While the government is under no obligation to directly fund either case, 1999 being an exception, it is a reasonable corollary from the current public funding of elections. The government’s delay in allowing gifts to the No case to be deductible, while rushing through approval for the Yes case, was scandalous, as is its pretence that blatant taxpayer-funded Yes case advertisements are ‘information’.

In addition, as a result of the long march through the institutions, key elites are arranging substantial funding for the Yes case from Big Business and Big Sport.

Meanwhile, the vague yet broad proposed change has been grandiosely packaged as the first new chapter in our constitution since Federation. The reason is either to cover up its lack of detail, or to signal to judicial activists its importance, or, more likely, both.
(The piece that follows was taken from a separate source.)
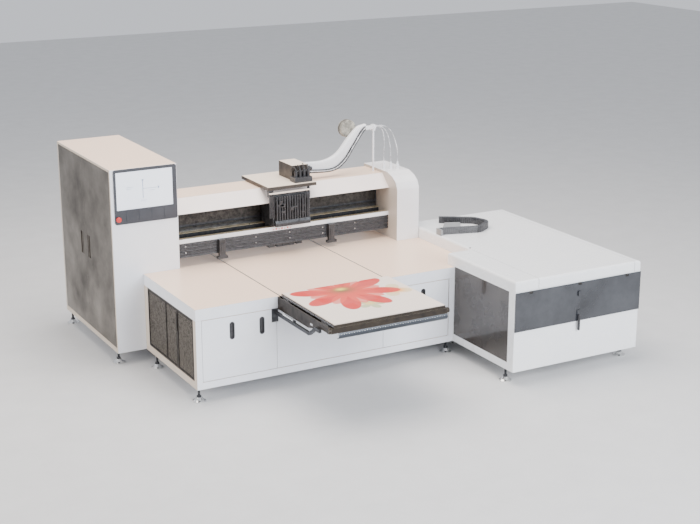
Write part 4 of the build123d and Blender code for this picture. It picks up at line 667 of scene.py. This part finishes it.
# %% Gantry
guard_low, guard_high = (np.array(c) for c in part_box("guard_beam"))
strip_low = np.array(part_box("guard_strip")[0])
RIB_ZS, RIB_PROUD, RIB_TALL = (0.822, 0.842, 0.868, 0.894, 0.918), 0.0032, 0.007
lows = [(guard_low[0] + 0.004, guard_low[1] - RIB_PROUD, z) for z in RIB_ZS]
highs = [(guard_high[0] - 0.004, guard_low[1], z + RIB_TALL) for z in RIB_ZS]
put("guard_ribs", *blocks(lows, highs), black_metal, "root", "black_metal", bevel=0.002)
SCREW = ((0, 0.0), (0.0052, 0.0), (0.0052, -0.0030), (0.0040, -0.0042), (0, -0.0042))
SCREW_GAP, MARK_GAP = 0.31, 0.026
screw_x = np.arange(guard_low[0] + 0.06, guard_high[0] - 0.02, SCREW_GAP)
places = [(x, guard_low[1], z) for x in screw_x for z in (0.857, 0.907)]
put("guard_screws", *repeated(*turned(SCREW, 10, axis=1), places), rail_steel, "root", "steel_rail",
    smooth=False)
red_mark = finish("red_marks", (0.60, 0.03, 0.05), (0.72, 0.06, 0.08), (0.35, 0.45))
mark_x = -0.462 + np.arange(7) * MARK_GAP
lows = [(x, strip_low[1] - 0.0006, 0.944) for x in mark_x]
highs = [(x + 0.015, strip_low[1] + 0.0002, 0.950 + 0.006 * (i % 2)) for i, x in enumerate(mark_x)]
put("strip_marks", *blocks(lows, highs), red_mark, "root", "red_button")
print("guard screws:", len(places))


# %% [markdown]
# ## Carriage
# The head's front is a heat sink of upright ribs with a few small clips. Above it stand the valves, whose
# short looped tubes run back to the ink box. The carriage has a pale ledge, side fins, a knob and a bracket.

# %% Carriage
head_low, head_high = (np.array(c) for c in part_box("head_body"))
FIN_COUNT, FIN_W, FIN_PROUD = 13, 0.011, 0.010
fin_x = np.linspace(head_low[0] + 0.014, head_high[0] - 0.014 - FIN_W, FIN_COUNT)
lows = [(x, head_low[1] - FIN_PROUD, 1.030) for x in fin_x]
highs = [(x + FIN_W, head_low[1] + 0.001, head_high[2] - 0.010) for x in fin_x]
put("head_fins", *blocks(lows, highs), black_metal, "head", "black_metal", bevel=0.0018)
SKIRT = ((0.0, 0.985), (0.020, 0.985), (0.020, 1.012), (0.012, 1.032), (0.0, 1.036))
xs = np.array((head_low[0] + 0.001, head_high[0] - 0.001))
skirt = np.array([[(x, head_low[1] + 0.001 - d, z) for x in xs] for d, z in SKIRT])
count = len(SKIRT)
ring = np.arange(count)
skirt_faces = np.c_[ring * 2, ring * 2 + 1, (ring + 1) % count * 2 + 1, (ring + 1) % count * 2]
skirt_piece = put("head_skirt", skirt, skirt_faces, black_metal, "head", "black_metal")
work = bmesh.new()
work.from_mesh(skirt_piece.data)
bmesh.ops.holes_fill(work, edges=work.edges, sides=0)
bmesh.ops.recalc_face_normals(work, faces=work.faces)
work.to_mesh(skirt_piece.data)
work.free()

VALVE_XS, VALVE_TOP, VALVE_Y = (-0.229, -0.191, -0.153, -0.115), 1.406, 0.338
VALVE_CAP = ((0, -0.004), (0.011, -0.004), (0.011, 0.008), (0.006, 0.012), (0.006, 0.022), (0, 0.022))
places = [(x, VALVE_Y, VALVE_TOP) for x in VALVE_XS]
put("valve_caps", *repeated(*turned(VALVE_CAP, 16), places), black_plastic, "carriage",
    "black_plastic", smooth=True)
LOOP_ROWS, LOOP_R = 26, 0.0032
t = np.linspace(0, 1, LOOP_ROWS)
for number, x in enumerate(VALVE_XS):
    stop_x, rise = x + 0.012 * (number - 1.5), 0.030 + 0.012 * (number % 3)
    line = np.c_[x + (stop_x - x) * t, VALVE_Y + (0.405 - VALVE_Y) * t,
                 VALVE_TOP + 0.018 + rise * np.sin(np.pi * t) - 0.030 * t]
    put(f"valve_loop_{number}", *pipe(line, LOOP_R, 8), black_plastic, "carriage", "black_plastic",
        smooth=True)

yoke_low, yoke_high = (np.array(c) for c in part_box("carriage_yoke"))
YOKE_FRONT = yoke_low[1]
put("carriage_ledge", *blocks((yoke_low[0] + 0.004, YOKE_FRONT - 0.008, 1.258),
                              (yoke_high[0] - 0.004, YOKE_FRONT + 0.001, 1.270)),
    cream_board, "carriage", "cream_board", bevel=0.001)
side_x = np.arange(6) * 0.0075 + yoke_low[0] + 0.003
put("side_fins", *blocks([(x, YOKE_FRONT - 0.012, 1.060) for x in side_x],
                         [(x + 0.0035, YOKE_FRONT + 0.001, 1.248) for x in side_x]),
    black_metal, "carriage", "black_metal", bevel=0.0008)
KNOB = ((0, 0.0), (0.016, 0.0), (0.016, 0.004), (0.011, 0.006), (0.011, 0.020), (0.008, 0.024), (0, 0.024))
put("side_knob", *repeated(*turned(KNOB, 20, axis=0), [(yoke_high[0] - 0.0005, 0.335, 1.150)]),
    black_plastic, "carriage", "black_plastic")
put("side_bracket", *blocks((yoke_high[0] - 0.0005, 0.300, 1.185), (yoke_high[0] + 0.020, 0.372, 1.240)),
    black_metal, "carriage", "black_metal", bevel=0.002)
CLIPS = 9
chance = np.random.default_rng(11)
spots = np.c_[chance.uniform(head_low[0] + 0.02, head_high[0] - 0.06, CLIPS),
              chance.uniform(1.06, 1.20, CLIPS)]
sizes = np.c_[chance.uniform(0.014, 0.038, CLIPS), chance.uniform(0.008, 0.030, CLIPS)]
front_y, ends = head_low[1] - FIN_PROUD, spots + sizes
lows = np.c_[spots[:, 0], np.full(CLIPS, front_y - 0.004), spots[:, 1]]
highs = np.c_[ends[:, 0], np.full(CLIPS, front_y + 0.003), ends[:, 1]]
put("head_clips", *blocks(lows, highs), black_plastic, "head", "black_plastic", bevel=0.001)
print("head fins:", FIN_COUNT)


# %% [markdown]
# ## Bed edge and grab bar
# The bed plate's side has fine raised lines, the grab bar has a row of small bright domes that paint in a
# dotted highlight, and the right cabinet's lid has one dark plug.

# %% Bed edge and grab bar
bar_low, bar_high = (np.array(c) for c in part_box("grab_bar"))
# Painted highlight: these small bright metal domes stand in for the dotted highlight along the top of the
# bar.
HIGHLIGHT_DOT = ((0, 0.0), (0.0034, 0.0), (0.0028, -0.0016), (0.0012, -0.0024), (0, -0.0026))
HIGHLIGHT_DOT_GAP = 0.021
highlight_dot_x = np.arange(bar_low[0] + 0.02, bar_high[0] - 0.01, HIGHLIGHT_DOT_GAP)
places = [(x, bar_low[1] + 0.0002, bar_high[2] - 0.014) for x in highlight_dot_x]
put("bar_highlight_dots", *repeated(*turned(HIGHLIGHT_DOT, 8, axis=1), places), bright_metal, "root", "bright_metal",
    smooth=True)
plate_low, plate_high = (np.array(c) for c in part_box("bed_plate"))
RIDGE_ZS = (0.7435, 0.7485, 0.7535)
lows = [(plate_low[0] - 0.0016, plate_low[1] + 0.006, z) for z in RIDGE_ZS]
highs = [(plate_low[0], plate_high[1] - 0.006, z + 0.0025) for z in RIDGE_ZS]
put("plate_ridges", *blocks(lows, highs), rail_steel, "bed", "steel_rail", bevel=0.0006)
LID_PLUG = ((0, 0.0), (0.009, 0.0), (0.009, 0.0015), (0.006, 0.0025), (0, 0.0025))
put("lid_plug", *repeated(*turned(LID_PLUG, 16), [(0.880, -0.605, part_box("box_lid")[1][2] - 0.0002)]),
    black_plastic, "root", "black_plastic")
print("highlight_dots:", len(places))


# %% [markdown]
# ## Cable chain
# The chain on the lid is a row of short links. Each link shows as a thin rib across the top and down
# both sides, set along the chain's own bend.

# %% Cable chain
CHAIN_ROUTE = ((0.8955, -0.140), (1.2255, -0.235), (1.3955, -0.125), (1.3355, 0.035), (1.0855, 0.195))
CHAIN_RADII = (0.095, 0.095, 0.080)


def rounded(points, radii, step):
    """Straight runs joined by tangent arcs, as points about one step apart."""
    p = np.array(points, float)
    line, start = [], p[0]
    for corner, radius in zip(range(1, len(p) - 1), radii):
        back, ahead = p[corner - 1] - p[corner], p[corner + 1] - p[corner]
        back, ahead = back / np.linalg.norm(back), ahead / np.linalg.norm(ahead)
        half_angle = np.arccos(back @ ahead) / 2
        first = p[corner] + back * radius / np.tan(half_angle)
        centre = p[corner] + (back + ahead) / np.linalg.norm(back + ahead) * radius / np.sin(half_angle)
        line.append(start + (first - start) * np.linspace(0, 1, 40)[:, None])
        a0, a1 = (first - centre), (p[corner] + ahead * radius / np.tan(half_angle) - centre)
        sweep = np.arctan2(a0[0] * a1[1] - a0[1] * a1[0], a0 @ a1)
        turn = np.linspace(0, sweep, 60)[:, None]
        line.append(centre + a0 * np.cos(turn) + np.array((-a0[1], a0[0])) * np.sin(turn))
        start = line[-1][-1]
    line.append(start + (p[-1] - start) * np.linspace(0, 1, 40)[:, None])
    line = np.concatenate(line)
    gone = np.r_[0, np.cumsum(np.linalg.norm(np.diff(line, axis=0), axis=1))]
    at = np.arange(step / 2, gone[-1], step)
    return np.c_[np.interp(at, gone, line[:, 0]), np.interp(at, gone, line[:, 1])]


chain_low, chain_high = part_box("cable_chain")
LINK_STEP, LINK_HALF_W, LINK_HALF_L, LINK_PROUD = 0.017, 0.0165, 0.0028, 0.0012
path = rounded(CHAIN_ROUTE, CHAIN_RADII, LINK_STEP)
heading = np.gradient(path, axis=0)
heading /= np.linalg.norm(heading, axis=1)[:, None]
sideways = np.c_[-heading[:, 1], heading[:, 0]]
signs = CORNERS * 2 - 1
flat_points = (path[:, None] + signs[None, :, :1] * LINK_HALF_L * heading[:, None]
               + signs[None, :, 1:2] * LINK_HALF_W * sideways[:, None])
top = np.where(signs[:, 2] > 0, chain_high[2] + LINK_PROUD, chain_low[2] + 0.002)
links = np.concatenate([flat_points, np.broadcast_to(top[None, :, None], flat_points.shape[:2] + (1,))], -1)
link_faces = (np.arange(len(path))[:, None, None] * 8 + SIDES[None]).reshape(-1, 4)
put("chain_links", links, link_faces, black_plastic, "root", "black_plastic", bevel=0.0008)
print("chain links:", len(path))


# %% [markdown]
# ## Studio
# A pale floor, a warm lamp overhead and a cool lamp from the front light the white paint; its warm tint on
# faces that look up and its shade on faces that look to -X are also painted into its finishes.

# %% Floor and lights
floor_mesh = bpy.data.meshes.new("studio_floor")
half = 20.0
corners = [(-half, -half, 0), (half, -half, 0), (half, half, 0), (-half, half, 0)]
floor_mesh.from_pydata(corners, [], [(0, 1, 2, 3)])
floor = bpy.data.objects.new("studio_floor", floor_mesh)
scene.collection.objects.link(floor)
floor_mesh.materials.append(finish("pale_floor", (0.62, 0.62, 0.62), (0.66, 0.66, 0.66), (0.6, 0.7)))

world = bpy.data.worlds.new("studio")
scene.world = world
world.use_nodes = True
world.node_tree.nodes["Background"].inputs["Color"].default_value = (0.90, 0.93, 1.0, 1)
world.node_tree.nodes["Background"].inputs["Strength"].default_value = 0.85


def lamp(name, place, aim, size, power, colour):
    """A square area lamp that looks from one point to another."""
    data = bpy.data.lights.new(name, "AREA")
    data.size, data.energy, data.color = size, power, colour
    made = bpy.data.objects.new(name, data)
    made.location = place
    towards = np.array(aim, float) - np.array(place, float)
    made.rotation_euler = (math.atan2(math.hypot(*towards[:2]), -towards[2]), 0,
                           math.atan2(towards[1], towards[0]) - math.pi / 2)
    scene.collection.objects.link(made)


lamp("overhead", (-0.5, 0.5, 6.0), (0, 0, 0.8), 5.0, 560, (1.0, 0.92, 0.84))
lamp("front", (1.5, -8.0, 3.6), (0, 0, 0.8), 4.5, 840, (0.92, 0.95, 1.0))
lamp("left", (-7.5, -1.5, 3.4), (-1.5, 0, 0.8), 3.0, 230, (1.0, 0.93, 0.86))
print("lamps placed")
With a mere 109 words, the chapter pales in comparison with Chapter 1-The Parliament’s 5,754 words. So lacking in detail, it is half the size of the smallest existing chapter, Chapter 7-Miscellaneous. If adopted it would be a tiny part of a document which,   with the preamble and opening clauses, consists of 12,573 words.

And to correct another untruth, our constitution was not, as Paul Keating claims, written in the Foreign Office and imposed on Australia. With minor changes in London, it was written by Australians in Australia and was approved by Australians.

The actual question which will be put to the people in this referendum asks for their approval for the proposed law to alter the constitution to ‘recognise’ the ‘First Peoples’ of Australia by ‘establishing an Aboriginal and Torres Strait Islander Voice’.

Note that. ‘Recognition’ is to be achieved by establishing race-based machinery which will, prominent lawyers say, significantly change the governance of Australia.

This deviously implies that the Aboriginal people are not already recognised in the constitution.

They are, as discussed in ADH TV interviews with expert authors on the issue, Keith Windschuttle and Peter O’Brien. Along with everybody else, the Aboriginal people are already recognised 24 times as an integral part of the ‘people’ of the states who agreed to unite in this commonwealth. And unlike everyone else, they scored two additional specific mentions. (A third specific reference was attempted but overwhelmingly rejected in the 1999 preamble referendum).

The first excluded them from the race power in section 51(xxvi),  designed to end the abuse of imported ‘coolie labour’.

The second specific mention was in section 127. As clearly confirmed in the 1897 convention debate, this was not to detract from their right to vote. Because of the practical difficulty of ascertaining accurately the size of a still widely nomadic population, it directed that as a mathematical exercise, the estimated total size of the Aboriginal population not be used in allocating seats, finances and debts between states. With the ending of nomadism, this was deleted in the 1967 referendum.

So why is there a reference to the furphy of recognition in this referendum? It is clearly a distraction and possibly a cover from the real role and purpose of the Voice.

What other purpose can there then be for the Voice either to block some future reform government, or as some immigrants fear, to slide Australia into authoritarianism similar to the communist government they escaped from?

Whatever it is, a Yes vote will please Beijing as well as  the West’s new communists.

More reason, then, to follow Alan Jones’ sage 1999 advice: ‘If you don’t know, Vote No.’